Other decision variables are also needed. Decision variables \(y_c\) refer to the amount of the pool used in the blend delivered to customer \(c\in C\). Variables \(z_r\) ar the amount of raw milk purchased from remote farm \(r\) and included in the pool.

Again, the objective is to maximize profit

\[ \begin{align*} \text{Profit} & = \sum_{(l,c)\ \in\ L \times C} (\text{price}_c - \text{cost}_l) x_{l,c} + \sum_{c\in C} \text{price}_c y_{c} - \sum_{r\in R} \text{cost}_r z_{r} \end{align*} \]

where additional terms are included for the cost of raw milk included in the pool, and customer revenue earned from use of the pool.

The product delivered to each customer can not exceed customer demand.

\[ \begin{align*} \sum_{l\in L} x_{l, c} + y_{c} & \leq \text{demand}_{c} & \forall c\in C \end{align*} \]

A incoming and outgoing flows to the pool must balance.

\[\begin{split} \begin{align*} \sum_{r\in R}z_{r} & = \sum_{c\in C} y_{c} \\ \end{align*} \end{split}\]

The milk fat composition of the pool, \(f\), is given by averaging contributions from the remote farms.

\[ \begin{align*} \sum_{r\in R}\text{conc}_{r} z_{r} & = \underbrace{f \sum_{c\in C} y_{c}}_{\text{bilinear}} \end{align*} \]

Finally, the minimum milk fat required by each customer \(c\in C\) satisfies a blending constraint.

\[ \begin{align*} \underbrace{f y_{c}}_{\text{bilinear}} + \sum_{(l,c)\ \in\ L \times C} x_{l,c} \text{conc}_{l} & \geq \text{conc}_{c} (\sum_{l\in L} x_{l, c} + y_{c}) & \forall c \in C \end{align*} \]

The last two constraints include bilinear terms from the project of decision variable \(f\) with decision variables \(y_c\) for all \(c\in C\).

import pyomo.environ as pyo

def p_milk(f=0, q="fat"):
    
    m = pyo.ConcreteModel()

    # define sources 
    m.L = pyo.Set(initialize=local_suppliers.index)
    m.R = pyo.Set(initialize=remote_suppliers.index)

    # define customers
    m.C = pyo.Set(initialize=customers.index)

    # define flowrates
    m.x = pyo.Var(m.L * m.C, domain=pyo.NonNegativeReals)
    m.y = pyo.Var(m.C, domain=pyo.NonNegativeReals)
    m.z = pyo.Var(m.R, domain=pyo.NonNegativeReals)

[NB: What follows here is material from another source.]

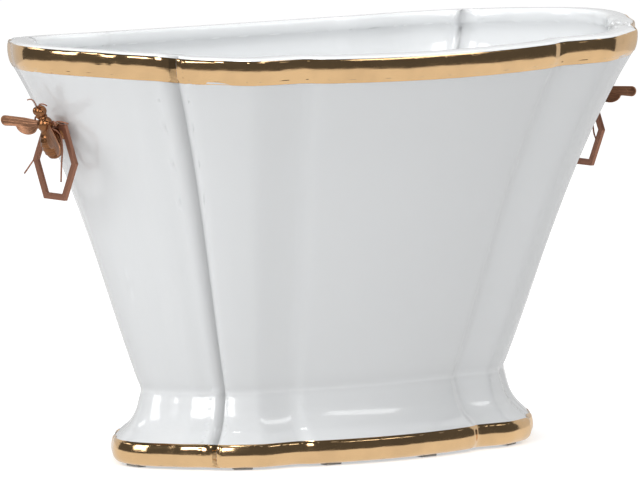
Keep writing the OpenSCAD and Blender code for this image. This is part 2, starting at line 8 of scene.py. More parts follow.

    @m.Objective(sense=pyo.maximize)
    def profit(m):
        return + sum(m.x[l, c]*(customers.loc[c, "price"] - suppliers.loc[l, "cost"]) for l, c in m.L * m.C) \
               + sum(m.y[c]*customers.loc[c, "price"] for c in m.C) \
               - sum(m.z[r]*suppliers.loc[r, "cost"] for r in m.R)

    @m.Constraint(m.C)
    def customer_demand(m, c):
        return sum(m.x[l, c] for l in m.L) + m.y[c] <= customers.loc[c, "demand"]
    
    @m.Constraint()
    def pool_balance(m,):
        return sum(m.z[r] for r in m.R) == sum(m.y[c] for c in m.C)
    
    @m.Constraint()
    def pool_quality(m):
        return sum(suppliers.loc[r, q] * m.z[r] for r in m.R) == f * sum(m.y[c] for c in m.C)
    
    @m.Constraint(m.C)
    def customer_quality(m, c):
        return f * m.y[c] + sum(suppliers.loc[l, q] * m.x[l, c] for l in m.L) \
                 >= customers.loc[c, q] * (sum(m.x[l, c] for l in m.L) + m.y[c])

    pyo.SolverFactory('cbc').solve(m)
    
    return m

f = np.linspace(0.03, 0.051, 100)
p = [p_milk(f).profit() for f in f]

plt.plot(f, p)
plt.title("Milk Pooling")
plt.xlabel("Pool composition")
plt.ylabel("Profit")
Text(0, 0.5, 'Profit')
../_images/44a4ce3b8a31ff65c6b6f9bfb2652d82fcb926bc4d847f7bf7c5645c69afd4af.png
m = p_milk(0.045)
m.profit()
m.z.display()
z : Size=2, Index=R
    Key    : Lower : Value     : Upper : Fixed : Stale : Domain
    Farm C :     0 : 1705.8824 :  None : False : False : NonNegativeReals
    Farm D :     0 : 4094.1176 :  None : False : False : NonNegativeReals

5.9.6. Exercise#

  1. Rather than scan values of \(f\) to look for an optimum, revise the Pyomo model to find the optimum value. This will be a nonlinear optimization, and a challenging one at that. Try using ‘gurobi_direct’ and ‘ipopt’ solvers to find a solution. Did you find a solver that could solve this nonlinear problem?

  2. The above analysis assumed unlimited transport. The truck turns out to have a limit of 4,000 units of milk. Write the mathematical constraint necessary to introduce that limit into the model. Then add that constraint to the Pyomo model and discuss the impact on profit.